The Toronto native died of heart failure on Thursday in Nuevo Vallarta, Mexico, just days after celebrating his birthday, his daughter Kate Kotcheff confirmed.

"He was an amazing storyteller. He was an incredible, larger than life character and he was so knowledgeable about so many different things," said Kate on Friday, reached over the phone from Mexico.

"One of his great talents was people would sit around and he'd tell the most incredible stories. He was almost like the sort of character that doesn't really exist much in the world anymore."

Over his career that spanned about six decades, Kotcheff amassed a wide variety of credits, including as director of the 1974 classic "The Apprenticeship of Duddy Kravitz," an adaptation of Mordecai Richler's novel, and the 1992 Tom Selleck dramedy “Folks!”

"I think his legacy will be that he was a director who could turn his hand to anything," said Kate, who works as a documentary filmmaker.

Kotcheff was raised in Toronto’s Cabbagetown neighbourhood during the Great Depression. In a 2017 interview with The Canadian Press, he recalled that his Bulgarian father and Macedonian mother were so poor they couldn’t afford coal or wood to heat their home.

One bitter winter night, a nearly two-year-old Kotcheff nearly froze to death. Thankfully, a doctor showed up in time to save him. “I was blue and I could hardly breathe. My mother woke up and saw me – this blue, frozen piece of meat – and she screamed," he said.

Kotcheff began his career with the CBC in the 1950s, directing TV dramas including "General Motors Theatre" and "First Performance."

With Canada’s film industry still in its infancy, Kotcheff moved to England in the late 1950s, where he became roommates with Richler in London. It was during that time that Richler wrote "The Apprenticeship of Duddy Kravitz."

“I read the whole book at one sitting ... and said, ‘Mordecai, not only is this one of the great Canadian novels ever written, but one day I’m going to go back to Canada and make a film out of it,’” he said.

“We laughed like crazy because of course at that time there was no Canadian film industry whatsoever.”

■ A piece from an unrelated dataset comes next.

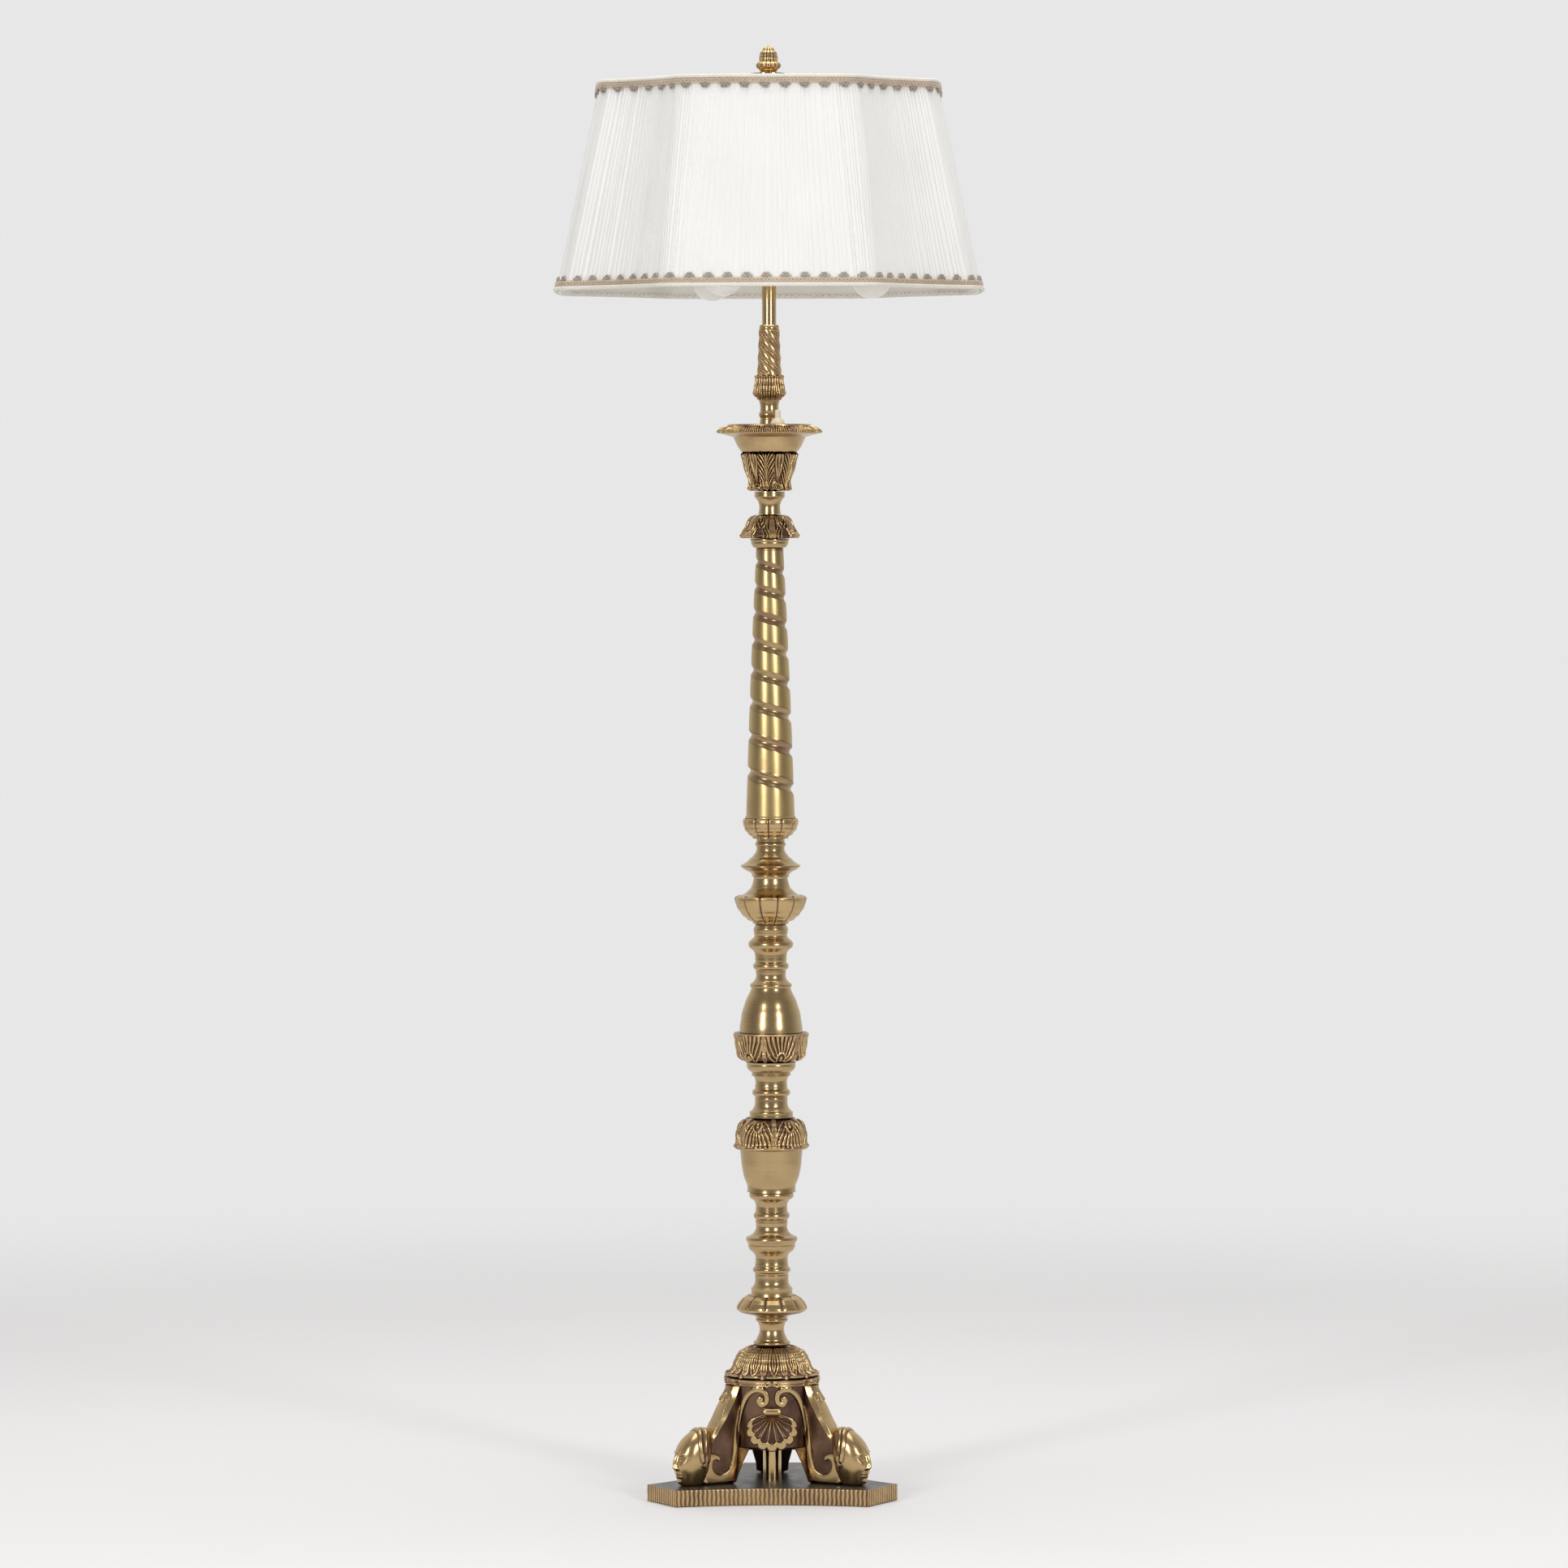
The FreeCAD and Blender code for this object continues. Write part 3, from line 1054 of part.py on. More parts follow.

The resulting Quebec-shot film gave Kotcheff his big break in Hollywood in the 1970s.

Kotcheff also helmed the seminal 1971 Australian New Wave film "Wake in Fright," starring Gary Bond as a stranded schoolteacher descending into madness.

"I think 'Wake in Fright' was his greatest achievement in film," says Kate, whose mother and Kotcheff's wife at the time, Sylvia Kay, also starred in the thriller. She recalls living in Australia for nine months while her father shot the film.

"The movie really says something about Australian culture and particularly men at that time, and how Australia was in the places that weren't the big cities."

Kate says her father always had a clear vision long before stepping on set.

"His conviction as a director was very clear. He always knew what his edits were in his head before he'd shoot."

With 1982's "First Blood," Kotcheff introduced audiences to the fictional soldier John Rambo, marking Sylvester Stallone's first post-"Rocky" hit.

It was “primarily a Canadian film,” Kotcheff told The Canadian Press.

“It’s based on a Canadian book written by David Morrell, it had a Canadian director, we shot it in Hope, British Columbia, and it had a Canadian crew.”

More recently he was executive producer for hundreds of episodes of "Law & Order: Special Victims Unit."

A documentary about his life, "The Apprenticeship of Ted Kotcheff," is currently in the works.

Kate says the secret to Kotcheff's versatility was his unwavering focus on story above all else.

"He was very well read and quite literary. For him, it was always about the story and the characters, so it didn't really matter what genre it was," she says.

"I suppose those were the days when a good director could direct anything."